Voraussetzung dafür ist allerdings, dass eine entsprechende HIV-Therapie rechtzeitig begonnen und konsequent fortgesetzt wird. Ist man durch die erfolgreiche HIV-Therapie dauerhaft unter der Nachweisgrenze, kann das HI-Virus selbst beim Sex ohne Kondom nicht mehr übertragen werden1, 2 – was für Menschen mit HIV und ihre Partner*innen ein weiterer wichtiger Schritt hin zu einem normalen Leben ist. Man spricht in Zusammenhang mit dieser dauerhaften Absenkung der Viruslast unter die Nachweisgrenze von einem „Schutz durch Therapie“ oder kurz „n=n“ („nicht nachweisbar = nicht übertragbar“) bzw. englisch „u=u“ („undetectable = untransmittable“).

Mehr zu n=n erfährst du hier:

PrEP

PrEP bedeutet „Präexpositionsprophylaxe“. Hierunter versteht man die vorsorgliche Einnahme von Medikamenten, um sich vor einer Ansteckung mit HIV zu schützen. Wer ein erhöhtes Risiko für eine mögliche HIV-Infektion hat, bekommt die PrEP auf Wunsch von Ärzt*innen verschrieben, die ihren Schwerpunkt auf die Behandlung von HIV legen. Eine Liste mit diesen Ärzt*innen gibt es im Internet auf der Website der DAGNÄ (Deutsche Arbeitsgemeinschaft niedergelassener Ärzte in der Versorgung HIV-Infizierter).

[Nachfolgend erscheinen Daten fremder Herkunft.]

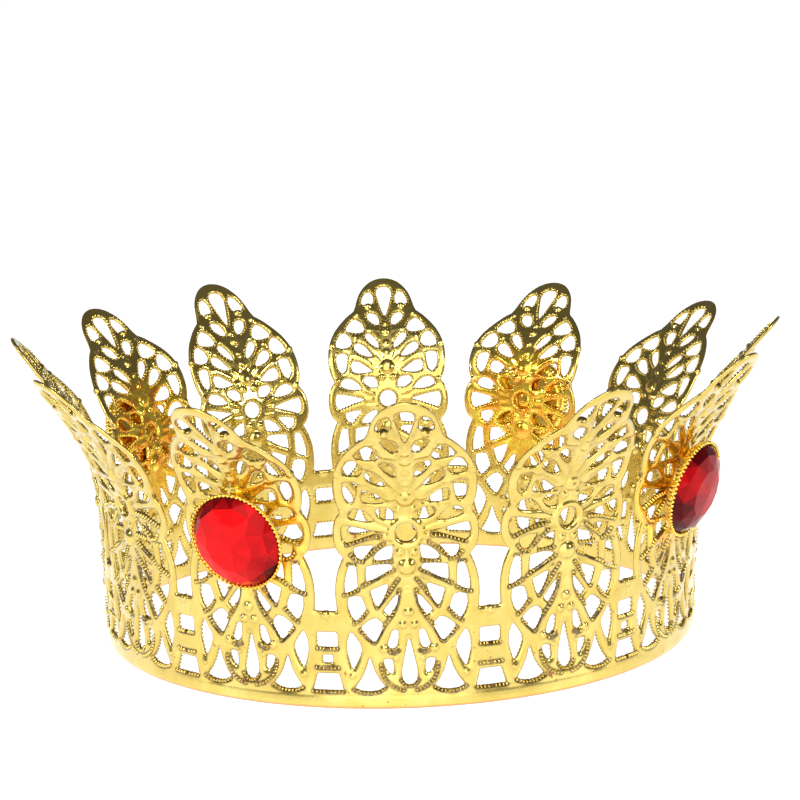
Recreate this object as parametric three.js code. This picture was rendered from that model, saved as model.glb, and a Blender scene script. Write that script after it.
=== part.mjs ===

In vielen Fällen werden die Kosten für diese Medikamente von den gesetzlichen Krankenkassen übernommen, private Krankenkassen haben meist eigene Regelungen. Die Einnahme der PrEP erfolgt meistens täglich. Es gibt aber auch das anlassbezogene Einnahmeschema, bei dem das Medikament in bestimmten zeitlichen Abständen vor und nach dem Sex eingenommen wird. Wichtig: Nur wenn die PrEP auch wie verordnet eingenommen wird, schützt sie vor HIV. Vor anderen sexuell übertragbaren Krankheiten bietet die PrEP jedoch keinen Schutz.

Referenzen:

  1. Eisinger RW et al. HIV Viral Load and Transmissibility of HIV Infection: Undetectable Equals Untransmittable. JAMA 2019 Feb 5; 321(5): 451–452.
  2. Leitlinien der European AIDS Clinical Society (EACS), Version 12.0, Stand Oktober 2023. https://www.eacsociety.org/guidelines/eacs-guidelines/eacs-guidelines.html.
  3. Leitlinien für Diagnostik und Therapie der HIV-Infektion der Deutschen AIDS-Gesellschaft (DAIG). Deutsch-österreichische Leitlinien. Stand September 2020. https://daignet.de/site-content/hiv-leitlinien/hiv-leitlinien
  4. Rodger AJ, Cambiano V, Bruun T et al. Sexual Activity Without Condoms and Risk of HIV Transmission in Serodifferent Couples When the HIV-Positive Partner Is Using Suppressive Antiretroviral Therapy. JAMA 2016, 316(2): 171–181.
  5. Rodger AJ, Cambiano V, Bruun T et al. Risk of HIV transmission through condomless sex in serodifferent gay couples with the HIV-positive partner taking suppressive antiretroviral therapy (PARTNER): final results of a multicentre, pro- spective, observational study. Lancet 2019; 393(10189): 2428–2438.